La La Land review: an ambitious musical soured by racist undertones

Damien Chazelle's new film - out January 13 - gives a lot more than most musicals, but ultimately fails by casting white actors in a film about jazz music

Are skylines always so pink in LA? What's lying beneath the gloss and glamour of Hollywood? Does any of it even matter?

This concept of questioning reality forms the backbone of La La Land, an ambitious musical starring Ryan Gosling and Emma Stone that almost expertly spins myth and reality together. Everything is on the edge of make-belief; especially in the hazy superficial LA where everyone is pretending to be someone they’re not. This includes our two protagonists: actor Mia, played by Stone, who isn’t quite an actor, and Seb, Gosling’s character, an aspiring jazz musician. As you'll soon learn in La La Land, nothing is quite as it seems.

La La Land follows the story of two creatives in LA, failing in various ways but doing so together. After numerous chance encounters push Sebastian and Mia together, they embark on a tumultuous relationship, managing their, at time, conflicting ambitions, and occasionally bursting into song. The scenes are technicolour, the music spans genres, and the dance numbers are spectacular. La La Land is a musical and drama crammed into one.

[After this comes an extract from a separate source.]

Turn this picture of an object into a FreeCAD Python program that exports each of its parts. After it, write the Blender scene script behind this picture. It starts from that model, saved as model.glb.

Consequently, the result is hammy, sometimes lazy with its constant homages, but the inclusion of big musical numbers doesn’t stop us getting intense dramatic exchanges reserved for only the best of the genre. Where musicals can slip into grand melodrama and bad acting, certain moments in La La Land - such as an argument scene towards the last third of the film - show an artfulness to the performance, and a musical not willing to be lazy with its straight scenes.

An interesting theme that runs through the film is the lack of a stable and defined time period. “Where are we?” Mia asks Sebastian at one point, framing this temporal ambiguity. Such concerns weave in and out of the set design (with constant vintage film sets appearing like the real scenes), with big 1950s dance numbers being interrupted by almost anachronistic mobiles ringing. The film is neither modern nor a total pastiche, somewhere quite a-temporal and unsettling; much like the lives of the protagonists.

However, while this gives an almost dream-like quality to the proceedings, this film can't avoid being dated by its racial politics. It focuses on jazz while seemingly pushing the black Americans who pioneered the genre into the background. We constantly hear Gosling explaining how he will save jazz, while behind him black men play the music they created. It’s patronising at times, with scenes showing Gosling playing jazz piano as the only focal point of the camera, or Stone dancing to jazz, both outlined by people of colour, footnotes in a representation of their culture. Various musicians have come out to critique the lack of black or queer characters in a film about jazz and musicals, and it’s a frustrating watch in 2016.

La La Land is a whitewashed musical. It’s fun, Emma Stone is brilliant, and the musical energy and set design is invigorating. However, in a film about jazz, it’s just not good enough to have a film with two white protagonists "whitesplaining" a culture to emerge directly out of black American communities. It will do well at the Oscars: Hollywood loves a movie about itself.

La La Land is released in the UK on January 13.